Is NR available in Europe?

The European Food Safety Authority (EFSA) had already approved nicotinamide riboside chloride (NR) as a way to supplement niacin (vitamin B3) in foods. In 2020, Chromadex, Inc., requested approval from EFSA to extend the approval to include selling the product in meal replacements and drink mixes, as well as for special dietary purposes or as a meal replacement for weight loss. In September 2021, the supplement was only approved as a food for special medical populations (FSMP) and as a total diet replacement for weight control (TDRWC).

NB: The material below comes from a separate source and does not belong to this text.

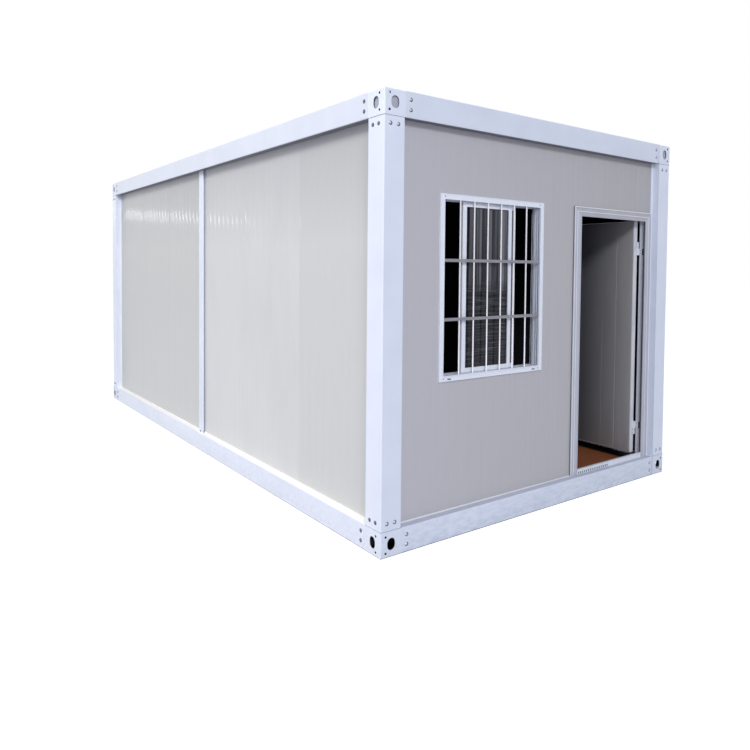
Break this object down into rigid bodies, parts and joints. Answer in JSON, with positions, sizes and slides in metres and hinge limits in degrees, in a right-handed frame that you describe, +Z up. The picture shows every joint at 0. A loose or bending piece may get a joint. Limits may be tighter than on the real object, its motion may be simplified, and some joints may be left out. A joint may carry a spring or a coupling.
{
  "type": "container office",
  "caption": "Flat-pack container office with steel frame, corner castings, sandwich panel walls, a barred sliding window and an inward opening door.",
  "frame": {"origin": "centre of the footprint at ground level", "axes": "+X to the right and +Z up as seen from in front of the door end wall, which faces -Y; +Y along the length, towards the rear end wall"},
  "size_m": [3, 6.055, 2.8],
  "materials": {
    "frame_paint": "semi-gloss white paint on folded steel",
    "panel_coating": "satin grey-white coating on steel-faced panels",
    "ceiling_coating": "satin white coating",
    "joist_steel": "plain galvanised steel",
    "floor_wood": "brown faced board",
    "roof_sheet_steel": "coated steel sheet",
    "window_plastic": "white plastic",
    "window_glass": "dark clear glass",
    "grille_steel": "dull grey metal",
    "door_frame_paint": "satin light grey paint",
    "door_paint": "satin light grey paint",
    "hinge_steel": "satin steel",
    "handle_steel": "satin steel"
  },
  "bodies": {
    "shell": {"base_corner_front_left": "frame_paint", "base_corner_front_right": "frame_paint", "base_corner_rear_left": "frame_paint", "base_corner_rear_right": "frame_paint", "roof_corner_front_left": "frame_paint", "roof_corner_front_right": "frame_paint", "roof_corner_rear_left": "frame_paint", "roof_corner_rear_right": "frame_paint", "post_front_left": "frame_paint", "post_front_right": "frame_paint", "post_rear_left": "frame_paint", "post_rear_right": "frame_paint", "base_rail_front": "frame_paint", "base_rail_rear": "frame_paint", "base_rail_left": "frame_paint", "base_rail_right": "frame_paint", "roof_rail_front": "frame_paint", "roof_rail_rear": "frame_paint", "roof_rail_left": "frame_paint", "roof_rail_right": "frame_paint", "floor_joists": "joist_steel", "floor_board": "floor_wood", "ceiling_panel": "ceiling_coating", "roof_beams": "joist_steel", "roof_sheet": "roof_sheet_steel", "left_wall": "panel_coating", "right_wall": "panel_coating", "rear_wall": "panel_coating", "front_wall": "panel_coating", "window_panel": "panel_coating", "over_door_panel": "panel_coating", "left_divider": "frame_paint", "right_divider": "frame_paint", "window_frame": "window_plastic", "grille_rods": "grille_steel", "grille_bars": "grille_steel", "window_sashes": "window_plastic", "window_glass": "window_glass", "door_frame_left": "door_frame_paint", "door_frame_right": "door_frame_paint", "door_frame_head": "door_frame_paint", "door_sill": "door_frame_paint", "frame_hinges": "hinge_steel"},
    "door": {"door_leaf": "door_paint", "door_handles": "handle_steel", "leaf_hinges": "hinge_steel"}
  },
  "joints": [
    {"name": "door_hinge", "type": "hinge", "parent": "shell", "child": "door", "pos_m": [1.2535, -2.9005, 1.17], "axis": [0, 0, 1], "range_deg": [-4, 90]}
  ]
}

As such, the supplement is only available through medical suppliers. The EFSA declined to approve the supplement for meal replacement products or nutritional drink mixes. The EFSA panel concluded that nicotinamide riboside chloride, is as safe as pure nicotinamide, for use in FSMP and TDRWC. The maximum use level of 500 mg of NRC per day corresponds to a maximum intake of 210 mg nicotinamide per day.”

Other secrets to anti-aging at the cellular level

Other secrets to anti-aging at the cellular level

A recent randomized controlled trial of NR vs placebo among healthy volunteers ages 7080 found that oral supplementation did increase NAD+ in the muscle. These healthy volunteers provided muscle biopsies to allow researchers the opportunity to study how oral supplementation affected availability in the muscle as well as the transcription of genes related to the NAD+ pathway. The researchers also found a decrease in levels of circulating inflammatory cytokines, suggesting possible anti-inflammatory effects.

Calorie restriction (but not malnutrition) has also been linked to extending the lifespan, but the mechanism is not fully understood. One pathway may be via NAD+ and its precursors. If calorie restriction increases levels of NAD+, allowing for improved mitochondrial function, then downstream anti-aging benefits could be tied to our diet. While NMN and NR appear to be safe for consumption and may have beneficial anti-aging effects, the products may be expensive, difficult to source, and perhaps even unnecessary for otherwise healthy individuals.

Eating a healthy diet of whole foods and drinking milk is a good start. Milk contains complete proteins and essential amino acids as well as important metabolic pathway precursors such as NR and nicotinamide. People with dietary restrictions may benefit from considering certain nutritional supplements and multivitamins to fill in nutritional gaps. One vitamin most of us should consider is vitamin D supplementation. During the winter in most areas of the US, the angle of the sun’s rays is too shallow to allow our skin to synthesize sufficient vitamin D.